From March 24 to May 7, 2016, EFA Project Space brings together seven artists from Mexico, Spain, Chile and the U.S., to participate in the exhibition A Certain Urge (Towards Turmoil).
Curated by Blanca de la Torre,.A Certain Urge (Towards Turmoil) exists along a fault-line of shaky utopian dreams. Rising from anxieties caused by the perpetual possibility of societal disaster, the show reflects on a past and present connected through turmoil. These artists employ poeticized tactics of disruption to draw out hypocrisies within dominant sociopolitical systems, and undermine the tight grip of political dogma. Active agents in their local communities, while contributing to essential international discourse, the artists are in dialogue with each other as they present previous work alongside work created for the exhibition. Through sculpture, installation, performance and intervention, A Certain Urge (Towards Turmoil) evokes a space to imagine versions of the world yet unattained.
As some of these artists investigate the imprint of past histories on present events, Cynthia Gutiérrez analyzes the inaccuracy of memory and transience of history. Blending historical fact and fiction, Gutiérrez creates Waltz of the Abyss, a group of sculptural headless chickens that rise out of pre-existing cultural narratives to traverse the exhibition space – alluding to the reoccurring metaphor of the detached head from its corresponding body.
While Gutiérrez creates contemporary readings of historical eras through delicate formal resolutions, Nuria Güell takes an unmitigated approach, testing boundaries of art and activism with her readings on identity, abuse and complicity. Her work questions institutional ethics and suggests alternative methodologies. For this exhibition,she collaborates with American war veteran Michael Prysner on an educational critique of aggressive military recruitment practices in a workshop with high school students.

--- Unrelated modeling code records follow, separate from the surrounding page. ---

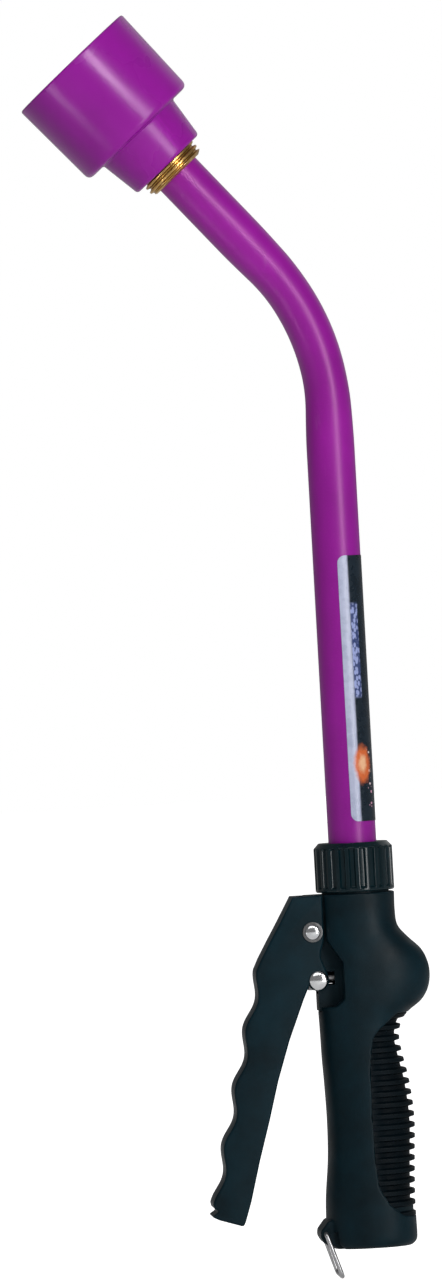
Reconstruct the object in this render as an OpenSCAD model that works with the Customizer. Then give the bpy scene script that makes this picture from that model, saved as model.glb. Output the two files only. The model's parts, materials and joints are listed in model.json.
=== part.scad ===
// Watering wand with a lever valve in the handle and a shower head on a bent tube.
// Frame: +Z runs up the handle, -X points towards the lever, and the tube bends in the plane Y = 0.
// Origin: the centre of the hose inlet's mouth, at the bottom of the handle.

/* [Tube] */
// Outside diameter of the wand tube
tube_d = 19.05; // [16:0.05:23]
// Wall of the wand tube
tube_wall = 1.2; // [0.8:0.1:2]
// Height at which the bend starts
bend_start_z = 330.8; // [230:1:420]
// Radius of the bend at the tube's centre line
bend_r = 90; // [60:1:120]
// Angle of the bend
bend_angle = 41; // [20:1:60]
// Distance from the corner of the two straight axes to the tube's upper end
tube_end_s = 92; // [86:1:150]

/* [Label] */
// Distance from the collar nut to the label's lower edge
label_lift = 8.2; // [1:0.1:30]
// Height of the label
label_h = 105; // [40:1:120]
// Angle of the tube's surface that the label covers
label_angle = 189; // [90:1:200]
// Thickness of the label
label_t = 0.2; // [0.1:0.05:0.4]

/* [Shower head] */
// Radius of the head's body at the face
head_r = 27.65; // [25:0.1:34]
// Length of the head's wide body
head_body_l = 38; // [30:1:60]
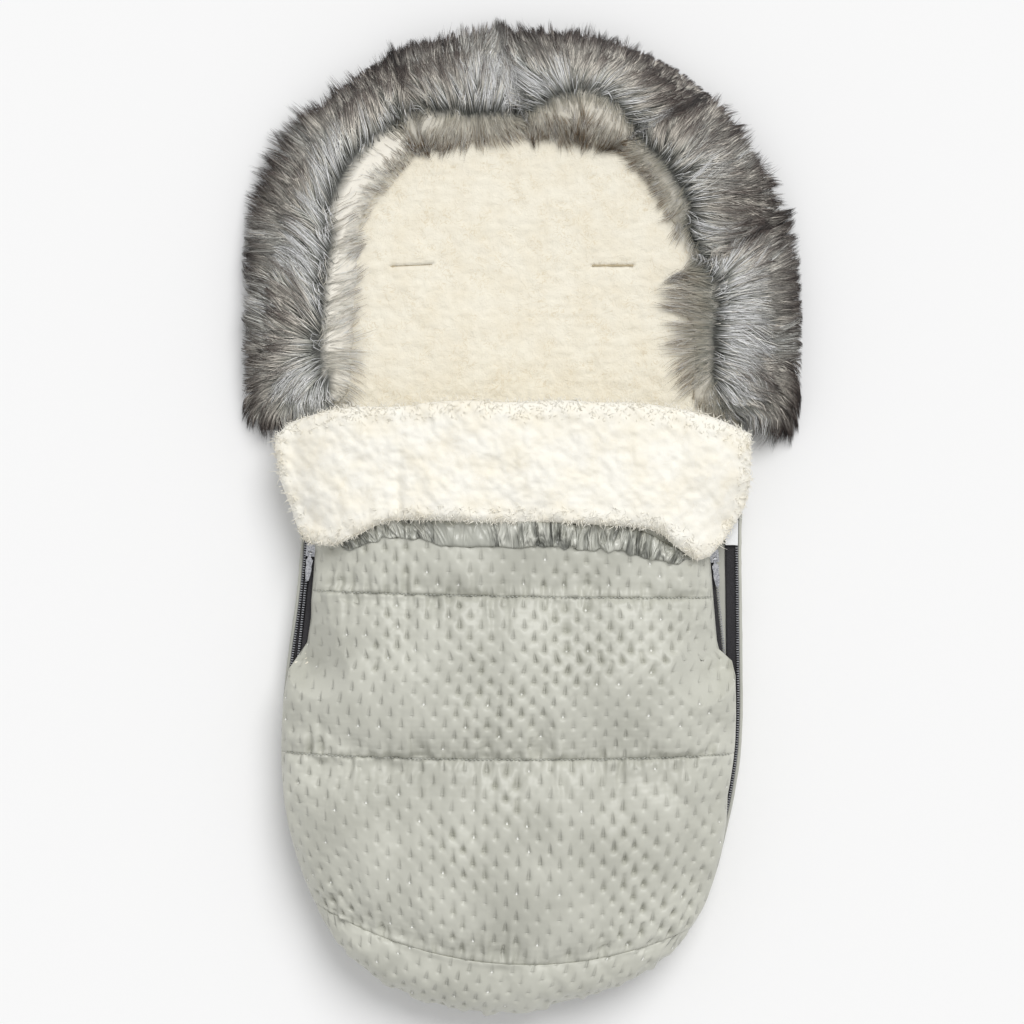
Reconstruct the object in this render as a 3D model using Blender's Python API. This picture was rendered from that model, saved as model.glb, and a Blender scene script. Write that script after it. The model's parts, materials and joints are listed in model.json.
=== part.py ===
# Stroller footmuff, lying on its back: toe end at -Y, head end at +Y, +X to the right seen from
# above. All lengths are in metres. The origin is on the floor under the middle of the whole part.

import math

import bmesh
import bpy
import numpy as np
from mathutils import Matrix, Vector
from mathutils.bvhtree import BVHTree

# Driving dimensions of the back mat and its fur trim
MAT_LENGTH = 0.936
MAT_HALF_WIDTH = 0.2215
FUR_REACH_SIDE = 0.049
FUR_REACH_HEAD = 0.040
FUR_INSIDE_SIDE = 0.046
FUR_INSIDE_HEAD = 0.056
FUR_HEIGHT = 0.056
FUR_END_GAP = 0.004
FUR_LOBE_GAP = 0.0005
FUR_FLOOR_GAP = 0.0003

# The plan outline of the mat, anticlockwise from the toe: a share of the half width to the right,
# and a share of the length from the toe
MAT_OUTLINE_SHARES = (
    (-0.120, 0.000), (0.354, 0.022), (0.648, 0.059), (0.815, 0.109), (0.923, 0.190), (0.991, 0.283),
    (0.995, 0.395), (0.991, 0.502), (1.000, 0.620), (0.991, 0.748), (0.914, 0.865), (0.603, 0.967),
    (-0.007, 1.000), (-0.571, 0.972), (-0.887, 0.887), (-0.991, 0.769), (-1.000, 0.652),
    (-0.986, 0.545), (-1.014, 0.449), (-1.072, 0.342), (-1.077, 0.246), (-1.000, 0.155),
    (-0.819, 0.072), (-0.526, 0.021),
)
OUTLINE_POINTS = 480
RING_POINTS = 60
CURVE_STEPS = 24
HEAD_END_SHARE = 0.6

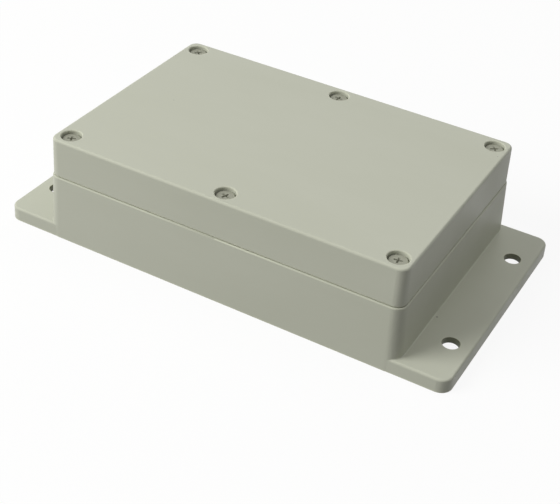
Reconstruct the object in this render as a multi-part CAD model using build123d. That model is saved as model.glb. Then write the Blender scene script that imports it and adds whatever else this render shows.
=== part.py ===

Avelino Sala and Joaquín Segura are both fascinated by the materiality of dissent and the ontology of conflict, each employing artistic meditations on the contradictions of sociopolitical agendas. Sala acts as instigator, using art to formally question contemporary social consciousness. From the view of late capitalism, he presents The Catchers, a suspended Calder-esque mobile, creating a constellation of baseball gloves joined by golden rods. Suggesting that human beings look for a balance in a crumbling system–for a position of resistance against the dominant class, the gloves display the names of the Forbes 2015 billionaire list. While Sala’s re-imaginations with found cultural objects relay a satirical, biting humor, Segura’s representations are sober and sublime, meditating on the phenomenology of violence, sociopolitical microclimates, and asymmetrical history. An Act of Abuse of Power is from a series of “erased” banners procured from Mexican protestors. Segura whitewashes the messages on these banners’ ranging slogans, stressing the futility and the small impact Mexican demonstrations, often organized by corrupt unions, have on established superstructures. The object that results is intended to evoke politicized pictorial practice, reflecting on language and its ephemeral yet contingent relationship to social interactions.
As One of Eleven Million, Chloë Bass & George Scheer confront the ineffectual flood of political discourse against the ever-worsening refugee crisis in Syria. Their 18’-long banner is a timeline of front-page New York Times headlines regarding the Syria crisis between August 21st, 2013 (the date of the Ghouta chemical attack) and December 7th, 2015 (the date of Donald Trump’s speech calling for a ban on all Muslim immigrants to the United States). Through the use of highlighted verbs, their banner emphasizes the language of movement, action and empathy in direct contrast to the continuous rise of refugee and displaced Syrians.
Manuela Viera-Gallo speaks to the flows of immigrant movement through sculptural installations that use her immigrant experience as the point of departure. Constant Movement challenges the border of the collective imagination, representing frontiers as open or closed movements. Emigrants and immigrants in search of a better future create a circle where the point of arrival is that of departure. Referencing traditions of ancient witchery, each object resembles an aggressive spiked trap: a spinning orbit of the boundaries of desire as a dangerous frontier concealing an empty treasure.